● STORED RECORDS

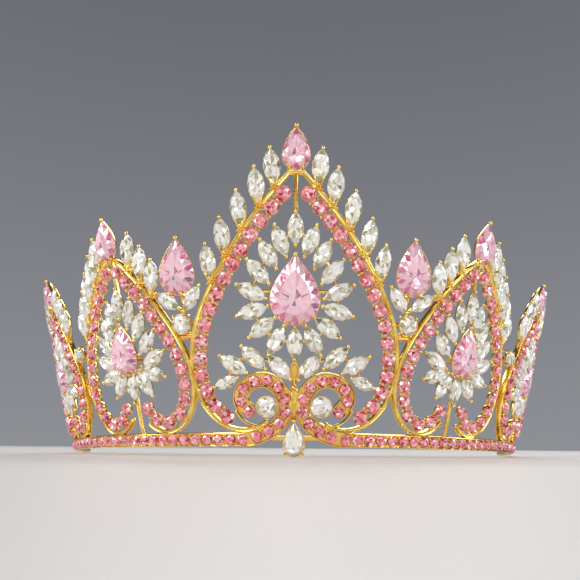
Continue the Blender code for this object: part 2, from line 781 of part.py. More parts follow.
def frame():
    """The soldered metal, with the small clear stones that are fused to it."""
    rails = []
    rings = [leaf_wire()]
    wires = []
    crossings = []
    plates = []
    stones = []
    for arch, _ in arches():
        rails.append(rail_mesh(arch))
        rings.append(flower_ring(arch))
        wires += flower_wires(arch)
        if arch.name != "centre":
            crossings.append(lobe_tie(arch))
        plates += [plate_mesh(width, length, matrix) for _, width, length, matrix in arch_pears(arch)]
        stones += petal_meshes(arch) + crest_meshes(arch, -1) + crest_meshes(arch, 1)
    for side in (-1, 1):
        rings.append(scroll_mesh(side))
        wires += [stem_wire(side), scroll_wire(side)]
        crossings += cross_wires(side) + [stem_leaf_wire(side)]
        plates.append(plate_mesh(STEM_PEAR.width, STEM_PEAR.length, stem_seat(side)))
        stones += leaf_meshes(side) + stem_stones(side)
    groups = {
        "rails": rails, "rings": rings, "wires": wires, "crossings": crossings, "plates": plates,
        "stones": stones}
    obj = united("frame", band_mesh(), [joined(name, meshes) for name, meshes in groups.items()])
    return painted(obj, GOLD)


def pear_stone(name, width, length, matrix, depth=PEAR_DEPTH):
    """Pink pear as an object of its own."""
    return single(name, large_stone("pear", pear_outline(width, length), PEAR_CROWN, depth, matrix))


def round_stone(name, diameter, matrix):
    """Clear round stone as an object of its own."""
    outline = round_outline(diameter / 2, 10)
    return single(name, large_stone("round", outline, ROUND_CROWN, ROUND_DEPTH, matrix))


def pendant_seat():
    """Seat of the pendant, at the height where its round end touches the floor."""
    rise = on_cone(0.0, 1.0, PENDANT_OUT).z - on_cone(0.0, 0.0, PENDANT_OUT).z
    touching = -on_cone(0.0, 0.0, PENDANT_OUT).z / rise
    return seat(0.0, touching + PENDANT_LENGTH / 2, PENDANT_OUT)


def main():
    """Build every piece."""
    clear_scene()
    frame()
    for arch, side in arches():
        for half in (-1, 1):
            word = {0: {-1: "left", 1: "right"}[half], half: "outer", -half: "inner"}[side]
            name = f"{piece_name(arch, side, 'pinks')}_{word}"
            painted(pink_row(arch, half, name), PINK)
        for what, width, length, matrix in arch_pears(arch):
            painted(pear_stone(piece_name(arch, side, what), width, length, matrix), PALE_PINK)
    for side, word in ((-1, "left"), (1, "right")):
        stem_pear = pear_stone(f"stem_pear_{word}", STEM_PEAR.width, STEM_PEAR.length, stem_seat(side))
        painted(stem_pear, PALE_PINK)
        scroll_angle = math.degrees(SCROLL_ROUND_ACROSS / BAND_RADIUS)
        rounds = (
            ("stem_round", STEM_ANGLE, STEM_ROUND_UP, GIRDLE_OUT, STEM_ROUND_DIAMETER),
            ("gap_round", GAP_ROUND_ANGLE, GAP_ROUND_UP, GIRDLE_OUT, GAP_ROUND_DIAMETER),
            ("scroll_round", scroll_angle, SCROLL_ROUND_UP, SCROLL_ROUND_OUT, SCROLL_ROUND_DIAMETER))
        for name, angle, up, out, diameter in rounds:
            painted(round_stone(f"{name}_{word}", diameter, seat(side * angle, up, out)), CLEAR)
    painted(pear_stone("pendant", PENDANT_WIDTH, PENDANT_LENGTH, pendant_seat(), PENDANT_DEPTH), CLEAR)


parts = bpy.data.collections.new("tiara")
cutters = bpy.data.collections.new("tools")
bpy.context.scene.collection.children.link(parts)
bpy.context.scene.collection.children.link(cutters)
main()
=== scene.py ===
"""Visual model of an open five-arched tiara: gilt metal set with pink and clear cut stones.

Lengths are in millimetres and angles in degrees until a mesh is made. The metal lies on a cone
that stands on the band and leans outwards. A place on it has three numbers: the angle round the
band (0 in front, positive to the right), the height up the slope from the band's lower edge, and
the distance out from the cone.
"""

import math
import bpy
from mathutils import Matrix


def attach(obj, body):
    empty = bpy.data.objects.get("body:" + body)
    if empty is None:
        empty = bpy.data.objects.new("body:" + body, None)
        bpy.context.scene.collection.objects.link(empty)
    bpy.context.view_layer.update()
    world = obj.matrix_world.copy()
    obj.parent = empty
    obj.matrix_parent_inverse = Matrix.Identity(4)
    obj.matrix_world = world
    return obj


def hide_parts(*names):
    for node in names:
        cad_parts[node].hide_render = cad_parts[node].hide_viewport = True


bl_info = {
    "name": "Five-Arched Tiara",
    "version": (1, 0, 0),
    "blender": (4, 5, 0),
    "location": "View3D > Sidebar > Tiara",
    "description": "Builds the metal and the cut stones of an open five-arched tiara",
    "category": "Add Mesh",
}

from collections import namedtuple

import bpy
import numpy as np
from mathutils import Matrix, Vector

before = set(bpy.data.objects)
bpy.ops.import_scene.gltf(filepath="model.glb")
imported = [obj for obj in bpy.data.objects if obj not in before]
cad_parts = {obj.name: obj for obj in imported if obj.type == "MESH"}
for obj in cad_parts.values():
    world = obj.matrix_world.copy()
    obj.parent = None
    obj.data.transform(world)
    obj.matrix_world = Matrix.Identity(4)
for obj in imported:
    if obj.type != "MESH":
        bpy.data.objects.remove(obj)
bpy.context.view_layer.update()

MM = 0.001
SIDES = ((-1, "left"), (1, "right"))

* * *

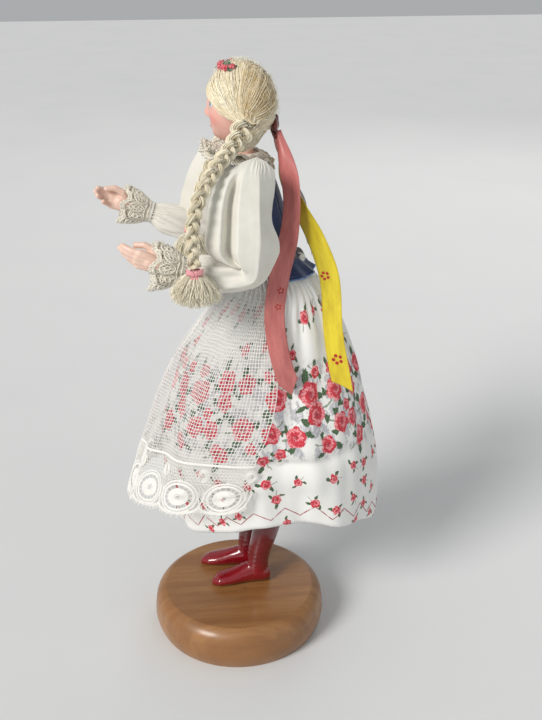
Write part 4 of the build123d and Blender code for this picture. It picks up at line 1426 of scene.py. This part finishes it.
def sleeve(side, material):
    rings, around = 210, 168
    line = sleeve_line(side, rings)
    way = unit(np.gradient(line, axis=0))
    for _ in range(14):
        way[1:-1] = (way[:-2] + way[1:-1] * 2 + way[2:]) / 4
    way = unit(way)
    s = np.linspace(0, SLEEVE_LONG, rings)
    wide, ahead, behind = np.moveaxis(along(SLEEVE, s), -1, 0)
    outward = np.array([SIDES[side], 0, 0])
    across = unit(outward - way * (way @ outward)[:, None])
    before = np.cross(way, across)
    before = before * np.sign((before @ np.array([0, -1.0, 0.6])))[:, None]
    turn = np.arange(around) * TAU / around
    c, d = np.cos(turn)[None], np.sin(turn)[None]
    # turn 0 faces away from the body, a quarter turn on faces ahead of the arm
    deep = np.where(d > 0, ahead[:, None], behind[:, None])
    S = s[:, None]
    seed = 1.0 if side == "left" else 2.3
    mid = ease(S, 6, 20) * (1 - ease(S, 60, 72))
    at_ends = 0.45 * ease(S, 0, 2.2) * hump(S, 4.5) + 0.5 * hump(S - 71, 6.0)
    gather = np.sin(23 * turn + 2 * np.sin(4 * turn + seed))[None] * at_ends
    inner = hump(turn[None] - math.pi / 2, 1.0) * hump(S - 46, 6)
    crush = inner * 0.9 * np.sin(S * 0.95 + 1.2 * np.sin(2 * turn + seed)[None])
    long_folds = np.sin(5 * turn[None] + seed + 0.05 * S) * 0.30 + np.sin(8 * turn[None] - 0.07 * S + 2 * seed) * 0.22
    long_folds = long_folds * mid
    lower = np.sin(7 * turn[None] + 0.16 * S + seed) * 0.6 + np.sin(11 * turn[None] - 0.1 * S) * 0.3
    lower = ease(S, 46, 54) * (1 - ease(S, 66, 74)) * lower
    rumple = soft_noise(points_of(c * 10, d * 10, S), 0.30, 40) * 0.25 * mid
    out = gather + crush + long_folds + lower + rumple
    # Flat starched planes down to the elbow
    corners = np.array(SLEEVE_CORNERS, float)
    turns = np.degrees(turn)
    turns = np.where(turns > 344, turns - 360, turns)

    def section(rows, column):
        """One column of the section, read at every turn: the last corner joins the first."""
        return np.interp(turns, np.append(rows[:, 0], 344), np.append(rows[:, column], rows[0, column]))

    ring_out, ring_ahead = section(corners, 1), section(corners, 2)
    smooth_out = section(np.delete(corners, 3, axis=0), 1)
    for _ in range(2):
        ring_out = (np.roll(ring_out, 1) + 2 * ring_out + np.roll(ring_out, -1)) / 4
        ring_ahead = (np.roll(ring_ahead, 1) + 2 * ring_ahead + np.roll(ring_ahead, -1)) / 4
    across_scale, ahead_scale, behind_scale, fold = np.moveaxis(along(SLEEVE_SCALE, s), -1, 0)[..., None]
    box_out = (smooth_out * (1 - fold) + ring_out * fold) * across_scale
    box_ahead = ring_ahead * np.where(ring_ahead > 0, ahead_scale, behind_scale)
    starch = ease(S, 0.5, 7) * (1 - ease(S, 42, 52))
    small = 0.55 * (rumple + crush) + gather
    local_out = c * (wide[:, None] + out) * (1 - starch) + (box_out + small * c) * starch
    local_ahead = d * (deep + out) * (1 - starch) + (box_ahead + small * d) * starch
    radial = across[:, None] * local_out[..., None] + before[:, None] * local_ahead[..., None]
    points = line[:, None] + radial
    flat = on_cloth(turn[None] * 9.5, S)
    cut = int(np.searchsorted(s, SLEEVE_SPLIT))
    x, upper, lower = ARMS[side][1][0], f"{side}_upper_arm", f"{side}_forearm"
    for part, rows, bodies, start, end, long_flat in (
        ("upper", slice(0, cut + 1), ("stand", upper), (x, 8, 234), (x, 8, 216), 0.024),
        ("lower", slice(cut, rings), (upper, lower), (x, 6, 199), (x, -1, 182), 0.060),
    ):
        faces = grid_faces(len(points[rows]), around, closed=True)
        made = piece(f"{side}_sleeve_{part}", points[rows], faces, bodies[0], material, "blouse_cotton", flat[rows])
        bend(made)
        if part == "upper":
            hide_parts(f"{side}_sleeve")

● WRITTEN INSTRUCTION
Tally the lines of the data that hold the string "link". Answer with the number and nothing more.

● WRITTEN RESPONSE
3